Tile, as used for a roofing material, is installed on roofs of structures to act as a barrier to prevent rain or snow from entering it.
Different types of roofing tile are installed depending on the climate where a building is located.
Use In Building Construction
Each building is its own ecosystem and the roof plays a vital part in maintaining this ecosystem by keeping the outside weather out and the inside weather in. It accomplishes this by deflecting rain, snow and sun and with help from insulation maintains a constant temperature inside.
Material for roofing tiles vary based on the climate in which a structure is located and the availability of materials within a given region. The shape of a roof also lends itself to climate however most condominium buildings have flat roofs regardless of their location.
Tile has a high perceived value due to great aesthetics, which increases unit re-sale value. Air conditioning energy savings and improved comfort level, and very minimal maintenance costs also add value that only a tile roof can deliver. But the greatest tile advantage for condominiums especially, is their long life cycle. This greatly impacts the true roofing cost. 
Typical costing in US dollars for a 1500 sq. (150,000 square feet) Condominium re-roofing project. Initial costs:
High End asphalt shingle: $500 per sq, total cost:$750,000
Low End Cedar Shakes: $650 per sq, total cost:$975,000
High End Cedar Shakes: $750 per sq. total cost:$1,125,000
Unicrete Lightweight Concrete Roof Tile: $750 per sq, total cost:$1,125,000
Unicrete Estate Concrete Roof Tile: $600 per sq, total cost:$900,000
- Like individual homes that commonly have sloped roofs meant to aid in drainage, flat roofs rely on gravity to drain water.
- It is imperative that flat roofs are tightly sealed to insure that there is no leakage into the inner membrane of the structure.
- Flat roofs do have a slight slope that enables water to escape through provided drainage areas.
Common Problems with Flat Roofs
Blisters result from air or water becoming trapped between layers of the roof. As the sun heats the roof, trapped gasses expand creating bubbles and blisters in the surface of the roof. If gone unnoticed, water can leak into the roof through these blisters, potentially weakening the roof and leading to future leaks.
- Water Pooling
If water is sitting for more than 48 hours it is referred to as pooling. This excess of water places increased weight on the roof and can change the roof structure. Depressions may also result, affecting the drainage slope and causing the pooling to continue.

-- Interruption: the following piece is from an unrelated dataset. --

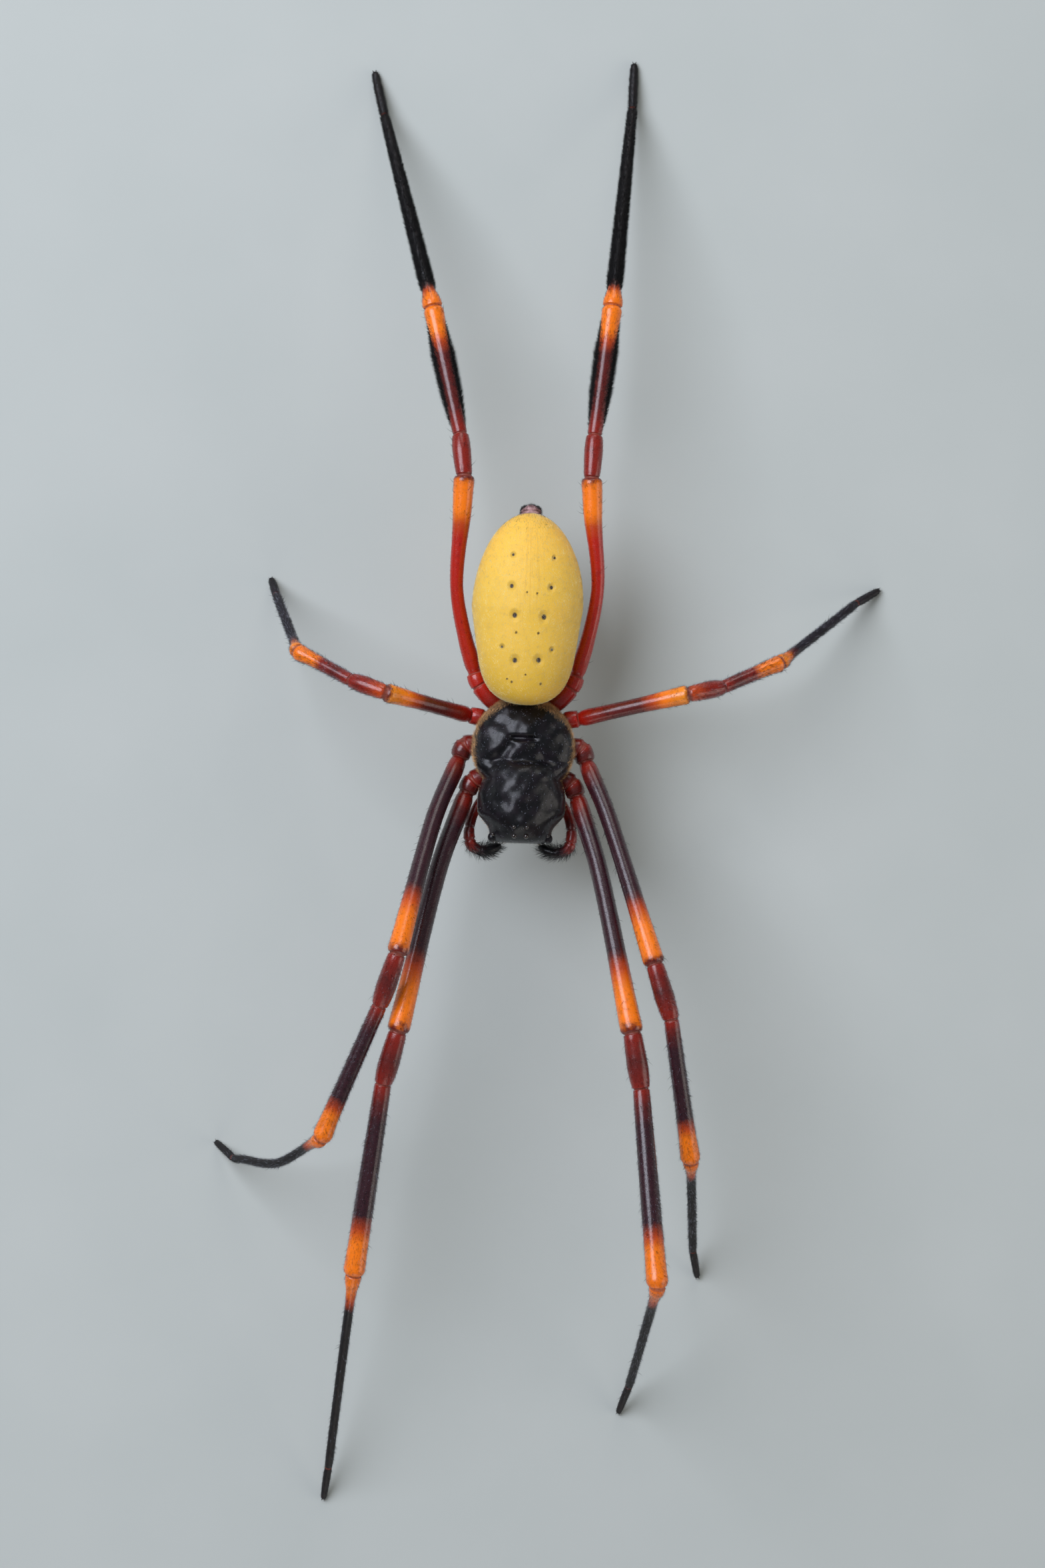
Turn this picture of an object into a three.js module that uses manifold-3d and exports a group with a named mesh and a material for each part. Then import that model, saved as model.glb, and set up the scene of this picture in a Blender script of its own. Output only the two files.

Continued pooling may result in vegetation growing on the surface of the roof. Vegetation will grow roots, hold moisture and deteriorate the surface of the roof.
- No Protective Surface
All flat roofs need a protective surface to protect it from the sun and help keep the roof cool. The major problem without a protective surface (gravel for example) is a shortened life expectancy for the roof.
It is common to see patches of flat roofs. Patches indicate past leaks or weak areas. If the patching has not been done correctly, these areas are likely to leak again. As a general rule, if 25% of the roof is covered with patches, then the roof needs to be replaced.
- Old or Damaged roofs
With older roofs the best way to determine how worn out they are, besides the obvious signs, is to walk on them and see how they feel under your feet. Look for loose areas, depressions, deteriorated surfaces, cracking, and discoloration. 
In order to become more sustainable and to offer more greenspace to its residents, more condominium buildings are installing gardens on their rooftops.
Plants reduce the amount of heat absorbed by a condominium building by resisting thermal radiation given off by the sun. This can translate into the cooling of a building by 7-20 degrees Fahrenheit, (4-11 degrees Celsius). Resulting in lower energy consumption.
The Eugenia Place situated on Vancouver's English Bay took the concept of a roof top garden to new heights by having a 37 foot tall oak tree as a centerpiece of their rooftop garden. Planted as a tribute to the old growth forests that used to dominate the shorelines of English bay, the tree is situated 200ft above the shore. It has become local landmark for the area.
To further reduce costs associated to energy consumption, certain condominiums are having solar panels installed on their roofs.
These systems can cost in excess of $200 000 and can take up to ten years before this investment is recuperated through energy savings. 
These systems bolster reputation in a market where sustainability has become a focal point to drive sales. Resulting in lower vacancy rates for buildings equipped with these systems.
The first condominium in Canada to be powered %100 by solar power is the Abondance located in Montreal. Completed in 2010 by EcoCite Developments, the rooftop solar panels supply all of the 14,500 kilowatt hours needed annually to power the building.